Even after that trip, however, Biden did not publicly advocate for the United States to withdraw its troops during his eight years as vice president. The Obama administration sent an additional 17,000 troops to Afghanistan to increase training capacity, and the administration’s 2009 policy review on the conflict, which was drafted while Biden was vice president, did not push for a drawdown. Instead, Biden argued for a smaller troop presence more focused on counterterrorism.
Meanwhile the White House in a statement after Afghan and US leaders meeting, said that “Our strong support and partnership is designed to prevent Afghanistan from ever again being used as a safe haven for terrorism; maintain Afghan stability and build self-reliance; promote economic growth; preserve social gains in education, health and women’s empowerment and the rule of law; protect the rights of women, girls, and minorities; bolster Afghan civil society; and respond to humanitarian needs.
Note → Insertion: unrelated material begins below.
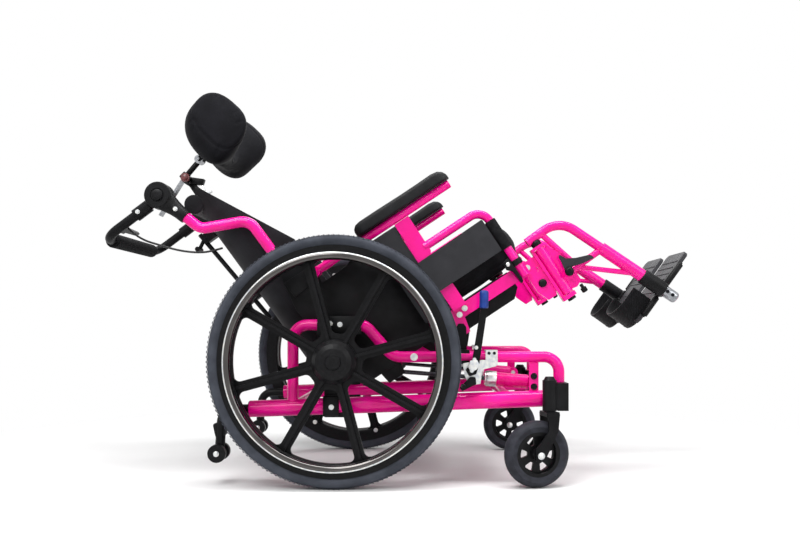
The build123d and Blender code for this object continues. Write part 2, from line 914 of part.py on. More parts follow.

Since 2002, the United States has provided nearly $88 billion in security assistance, $36 billion in civilian assistance, including $787 million specifically intended to support Afghan women and girls, and nearly $3.9 billion in humanitarian assistance to Afghanistan.
Building on the broad international support for the Afghan people, the United States said will encourage partners to continue their security and development assistance, including through the Afghan National Army Trust Fund (ANATF), Law and Order Trust Fund for Afghanistan (LOTFA), and the Afghanistan Reconstruction Trust Fund (ARTF). The United States will also work closely with other major donors to ensure continued development and humanitarian assistance to help the Afghan people.